Mexico, until recently an historic ally of Cuba, decided to support the resolution critical of the island's human rights record in the U.N. Commission for the second consecutive year. The Vicente Fox government said in a statement prior to the vote in Geneva that it is "deeply concerned" about the status of human rights on the island.

According to the Castro government, Mexico and Chile (the latter of which also condemned the dissident arrests and the executions, and voted in favour of the U.N. resolution on Cuba) are "hypocrites" and act using a double standard.

Cuba says they are inconsistent, having voted as non-permanent members of the U.N. Security Council against the U.S. plans to invade Iraq, but then voted with Washington when Havana was in the dock.

Both Argentina and Brazil expressed concern about the recent events in Cuba, but abstained from the vote in Geneva reportedly because they see the U.N. Commission on Human Rights as having politicised its pronouncements about the Castro government.

The Chilean Senate passed a resolution Wednesday reproving the recent human rights violations in Cuba.

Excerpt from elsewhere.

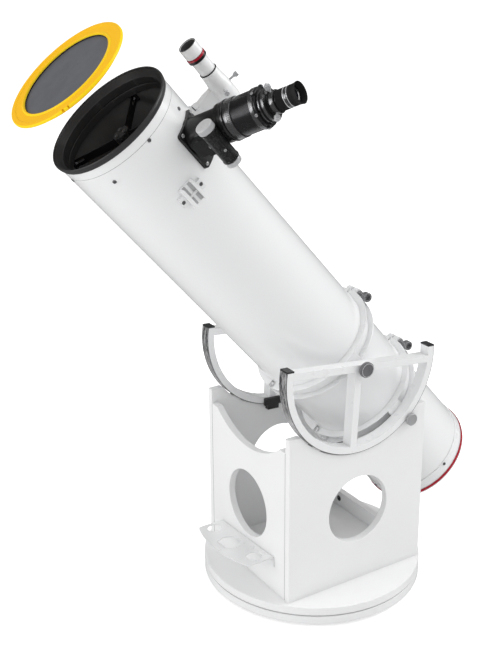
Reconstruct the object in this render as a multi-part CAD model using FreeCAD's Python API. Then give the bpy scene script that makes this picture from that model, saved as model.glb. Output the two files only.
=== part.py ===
import FreeCAD, Part
import math
import os

from FreeCAD import Vector as V

# Newtonian telescope on a rocker box that turns on a round ground board.
# The feet stand on z = 0 and the azimuth axis is Z. The altitude axis runs along X.
# Front is -Y, right is +X; the tube's mouth points up and to the front.
# Lengths are in millimetres, angles in degrees.

os.makedirs("parts", exist_ok=True)

# ---------------------------------------------------------------- driving dimensions
FIT = 0.05              # running clearance

FOOT_H = 8.0            # feet under the ground board
BOARD_R = 239.0         # both round base boards
GROUND_T = 19.0         # ground board thickness
GLIDE_T = 2.0           # glide pads, the gap between the boards
TURN_T = 18.0           # turntable board thickness
GROUND_Z0 = FOOT_H
GROUND_Z1 = GROUND_Z0 + GROUND_T
TURN_Z0 = GROUND_Z1 + GLIDE_T
TURN_Z1 = TURN_Z0 + TURN_T

PANEL_T = 15.0          # rocker box panels
BOX_XO = 156.8          # outer face of the right side panel
BOX_XI = BOX_XO - PANEL_T
FRONT_Y = -168.0        # outer face of the front panel
FRONT_IN = FRONT_Y + PANEL_T
REAR_Y = 176.7          # rear edge of the box
REAR_IN = REAR_Y - PANEL_T
SIDE_TOP = 415.4        # top of the side panels
FRONT_TOP = 383.2       # top flats of the front panel

ALT_Y = 5.5             # altitude axis
ALT_Z = 532.3
ELEVATION = 48.66       # tube elevation at rest
CRADLE_R = 187.0        # cradle cut in the side panels

ARC_R = 184.9           # running radius of the altitude bearing
STRIP_T = 0.8           # running strip on the bearing
ARC_H = 16.0            # radial height of the bearing arc
ARC_W = 25.0            # its width along X
ARC_XO = 161.0          # its outer face
ARC_XI = ARC_XO - ARC_W
TIP_H = 21.4            # bearing tips above the altitude axis
CAP_T = 3.0             # end caps on the tips
BEARING_TILT = 3.1      # front tip up
BEAM_TILT = 2.86        # extra tilt of the cross beam

TUBE_R = 120.0          # optical tube
TUBE_WALL = 1.2
TUBE_FRONT = 681.0      # stations along the tube, measured from the altitude axis
TUBE_REAR = -412.0
RING_W = 30.3           # tube rings
RING_R = 134.4          # ring flange radius
RING_UPPER = 7.6        # ring centre stations
RING_LOWER = -169.6
FOCUSER_AT = 591.0      # focuser axis station
FOCUSER_ANGLE = 36.5    # angles round the tube start at +X
DRAW_R = 28.5           # drawtube
FINDER_ANGLE = 76.0
FINDER_H = 188.4        # finder axis above the tube axis
MIRROR_R = 101.6        # primary mirror
FOCAL = 1218.0          # its focal length
FILTER_FACE = 803.0     # front face of the solar filter, held off the mouth


# ---------------------------------------------------------------- shape helpers
def cyl(r, z0, z1, x=0, y=0):
    return Part.makeCylinder(r, z1 - z0, V(x, y, z0))


def cylx(r, x0, x1, y=0, z=0):
    return Part.makeCylinder(r, x1 - x0, V(x0, y, z), V(1, 0, 0))


def cyly(r, y0, y1, x=0, z=0):
    return Part.makeCylinder(r, y1 - y0, V(x, y0, z), V(0, 1, 0))


def rod(r, start, end, origin, direction):
    """Cylinder between two distances from origin along a unit direction."""
    return Part.makeCylinder(r, end - start, origin + direction * start, direction)


def box(x0, x1, y0, y1, z0, z1):
    return Part.makeBox(x1 - x0, y1 - y0, z1 - z0, V(x0, y0, z0))


def pipe(outer_r, inner_r, z0, z1):
    return cyl(outer_r, z0, z1).cut(cyl(inner_r, z0 - 1, z1 + 1))


def polar(r, angle):
    return r * math.cos(math.radians(angle)), r * math.sin(math.radians(angle))


def hexagon(across_flats, z0, z1):
    r = across_flats / math.sqrt(3.0)
    wire = Part.makePolygon([V(*polar(r, 60 * i), z0) for i in range(7)])
    return Part.Face(wire).extrude(V(0, 0, z1 - z0))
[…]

Costa Rica, which in Geneva had sought a more harshly worded resolution on Cuba, has announced that it will continue efforts in various international forums to expose the Castro government's record, because there has been "a worsening and deterioration of human rights" on the island.

Foreign minister of Costa Rica, Roberto Tovar, said his country cannot "remain quiet and fail to point out the wave of repression suffered by hundreds of Cubans, victims of the recent imprisonments, summary trials and executions."